THE EXERCISE - Repeat the lines that follow, leaving nothing out.

DATA EXTRACT -
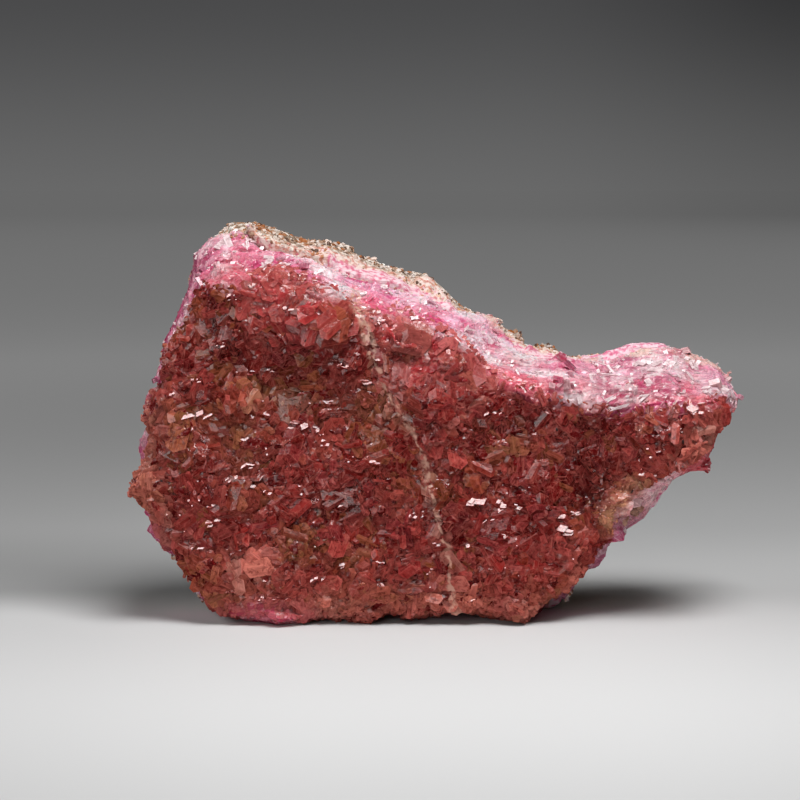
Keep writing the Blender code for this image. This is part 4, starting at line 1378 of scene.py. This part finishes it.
rng = np.random.default_rng(11)
places, normals = scatter(rock_triangles, 0.8 * MM, broken_top, rng)
ends = 9 * step(places[:, 0], 22 * MM, 34 * MM) - 4.5 * step(-places[:, 0], 16 * MM, 28 * MM)
wavering = places[:, 1] / MM + 1.5 * cloud(places, 3 * MM, 76) - ends
places, normals, wavering = (values[wavering > 2] for values in (places, normals, wavering))
near = 1 - step(wavering, 3.5, 7) > rng.random(len(places))
on_rock = grain_group(places[~near], normals[~near], 0.3, 0.85, 0.3, ROCK_TINTS, ROCK_CHANCES, rng)
by_crust = grain_group(places[near], normals[near], 0.25, 0.7, 0.3, CREAM_TINTS, CREAM_CHANCES, rng)
places = rim_places(crust_triangles, 0.4 * MM, rng)
places = places[(places[:, 1] > -3 * MM) & (places[:, 2] > 2 * MM) & (places[:, 0] < 28 * MM)]
places = places + rng.normal(0, 0.35 * MM, places.shape) * (0, 1, 0)
upwards = np.repeat([[0.0, 0.0, 1.0]], len(places), 0)
on_rim = grain_group(places, upwards, 0.25, 0.6, 0.9, CREAM_TINTS, CREAM_CHANCES, rng)
grains("rock_grains", (on_rock, by_crust, on_rim))

# %% [markdown]
# ### Specks
#
# A few black grains sit in the face, and a knob and a crumb of the brown rock show at the
# crust's lower right edge.

# %% Specks and rock spots
SPECKS = ((259, 275), (557, 430), (670, 435), (683, 441), (162, 482), (632, 492), (306, 340))
ROCK_SPOTS = ((641, 516, 8, 5), (629, 529, 4, 4))
BLACK = (paint(46, 24, 24),)
# Lighter than the rock's own browns: partly painted light, for the dim lower right edge
BROWNS = (paint(196, 146, 124), paint(158, 112, 92))

places, normals = facing_camera(0.7 * MM, lambda p, n: n[:, 1] < 0.3)
at, facing = nearest_to(np.array(SPECKS, float), places, normals)
at = at + unit(EYE - at) * 0.7 * MM
black = grain_group(at, facing, 0.35, 0.5, 0.0, BLACK, (1.0,), rng)
at_spots = spots(places, ROCK_SPOTS) > 0.5
brown = grain_group(places[at_spots], normals[at_spots], 0.7, 1.1, 0.0, BROWNS, (0.5, 0.5), rng)
grains("specks", (black, brown))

WRITTEN ANSWER -
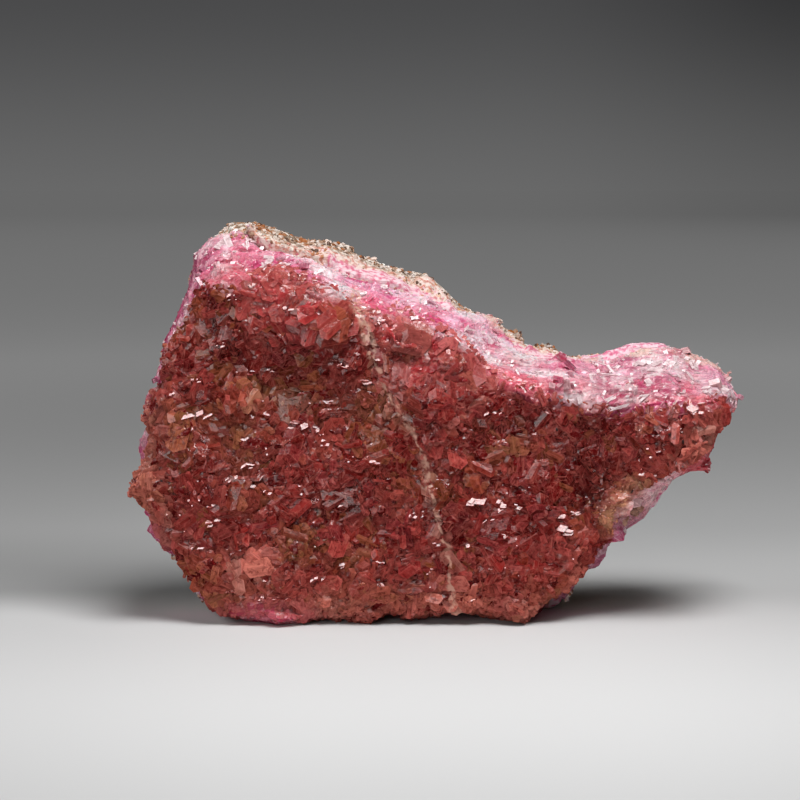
Keep writing the Blender code for this image. This is part 4, starting at line 1378 of scene.py. This part finishes it.
rng = np.random.default_rng(11)
places, normals = scatter(rock_triangles, 0.8 * MM, broken_top, rng)
ends = 9 * step(places[:, 0], 22 * MM, 34 * MM) - 4.5 * step(-places[:, 0], 16 * MM, 28 * MM)
wavering = places[:, 1] / MM + 1.5 * cloud(places, 3 * MM, 76) - ends
places, normals, wavering = (values[wavering > 2] for values in (places, normals, wavering))
near = 1 - step(wavering, 3.5, 7) > rng.random(len(places))
on_rock = grain_group(places[~near], normals[~near], 0.3, 0.85, 0.3, ROCK_TINTS, ROCK_CHANCES, rng)
by_crust = grain_group(places[near], normals[near], 0.25, 0.7, 0.3, CREAM_TINTS, CREAM_CHANCES, rng)
places = rim_places(crust_triangles, 0.4 * MM, rng)
places = places[(places[:, 1] > -3 * MM) & (places[:, 2] > 2 * MM) & (places[:, 0] < 28 * MM)]
places = places + rng.normal(0, 0.35 * MM, places.shape) * (0, 1, 0)
upwards = np.repeat([[0.0, 0.0, 1.0]], len(places), 0)
on_rim = grain_group(places, upwards, 0.25, 0.6, 0.9, CREAM_TINTS, CREAM_CHANCES, rng)
grains("rock_grains", (on_rock, by_crust, on_rim))

# %% [markdown]
# ### Specks
#
# A few black grains sit in the face, and a knob and a crumb of the brown rock show at the
# crust's lower right edge.

# %% Specks and rock spots
SPECKS = ((259, 275), (557, 430), (670, 435), (683, 441), (162, 482), (632, 492), (306, 340))
ROCK_SPOTS = ((641, 516, 8, 5), (629, 529, 4, 4))
BLACK = (paint(46, 24, 24),)
# Lighter than the rock's own browns: partly painted light, for the dim lower right edge
BROWNS = (paint(196, 146, 124), paint(158, 112, 92))

places, normals = facing_camera(0.7 * MM, lambda p, n: n[:, 1] < 0.3)
at, facing = nearest_to(np.array(SPECKS, float), places, normals)
at = at + unit(EYE - at) * 0.7 * MM
black = grain_group(at, facing, 0.35, 0.5, 0.0, BLACK, (1.0,), rng)
at_spots = spots(places, ROCK_SPOTS) > 0.5
brown = grain_group(places[at_spots], normals[at_spots], 0.7, 1.1, 0.0, BROWNS, (0.5, 0.5), rng)
grains("specks", (black, brown))